Back in the day, the entire bridge design code fit in more modest binders. While perhaps not perfect, the bridges designed under the old codes seemed to do OK. It’s not clear how we’ve benefited by increasing the code length by what seems like a factor of 5. The new code and new requirements also require a 16-hour SE exam, doubling the previous length. With the current rate of code growth, possibly exams in the future will need to be a full week long.
There is no doubt that all of the increased detail and complexity in the code are warranted and valuable. All of the individual components are debated and vetted by various subcommittees. But it seems like the overall process is out of control. At some point, the code can’t continue to increase in thickness, even with computers. Ice cream tastes great, and little bites here and there are a good thing. But if you continue to eat too much ice cream without moderation, you get fat.
Dave Devine: I have certainly experienced much the same issue. I had a copy of ASCE 7 Minimum Design Loads for Buildings and Other Structures when I was a student, only back in the late 1980s! It was a modest booklet of about 100 or so pages. When I have taken it and compared it to current versions, particularly showing it in class, the book is now several hundred pages and there are other volumes for some of the chapters to explain in more detail.
Having so much information available on the Internet is truly a valuable resource library, though.
Certainly some of the added pages are due to more discovery of how to better model and use design loads. However, I also wonder if the effort is to become more of just a code or standard that can handle all situations, in essence taking the professional judgment out of the situation.
I never used a luggage roller cart to get from class to class, either, and the loads some students carry around, particularly on nonresident campus locations, are crazy. Books filled with fancy graphics to attract the reader’s attention really distract me a great deal. As an instructor, it seems to me that books, textbooks and otherwise, are not read much at all and hardly opened by many students, although they certainly continue to purchase them, only to resell them at the end of the semester.
I participated in a National Engineer Week visit to a local engineering firm when I was in high school. I recall an engineer offering the advice to “keep your books, you will use them.” I have kept my books and have used several over the years. The space is running out, though, and I am not keeping up with modern editions. F=ma in all versions I have seen, and Q=VA also.
I should also note that I like to eat ice cream, and my waist is now much bigger than even a few years ago, but certainly not by a factor of 5, as Brian suggests the code has increased.

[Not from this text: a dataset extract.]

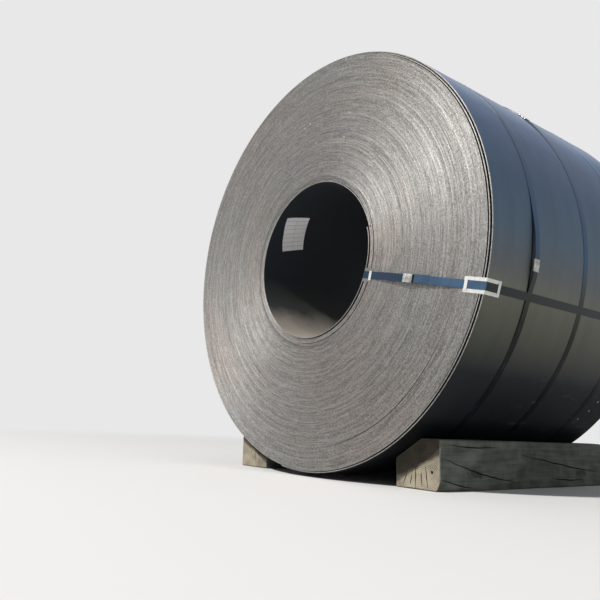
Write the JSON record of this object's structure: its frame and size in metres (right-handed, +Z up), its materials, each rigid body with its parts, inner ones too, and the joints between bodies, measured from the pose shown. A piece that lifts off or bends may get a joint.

An e-mail exchange with members of the ASCE Committee on Licensure and Ethics recently included a comment in response to the following: “The new, 16-hour SE exam will be offered beginning in April 2011. The separate Structural I and II exams are no longer offered” (National Council of Examiners for Engineering and Surveying website, http://www.ncees.org/Exams/SE_exam.php). The comment was that if a 4- or 8-hour exam was not sufficient, why would a 16-hour exam be sufficient? Is just more stuff, hours of an exam, pages in a code, or gee, even ASCE PS 465 BS+30, axiomatic that it is better?
Although I do not have direct knowledge of this, I have heard on repeated occasions that some state legislatures are limiting BS degrees to 120 credit hours. This would be 8 semesters of 15 credits, basically five standard 3-credit-hour classes per term for a traditional 4 years of college study. I hear this most often when discussion of the BS+30 topic and its need is explained as being that a college degree is not what it used to be. Downsizing occurs also, as well as the upsizing in codes.
Tom Gilbert: More code complexity = more opportunity for error.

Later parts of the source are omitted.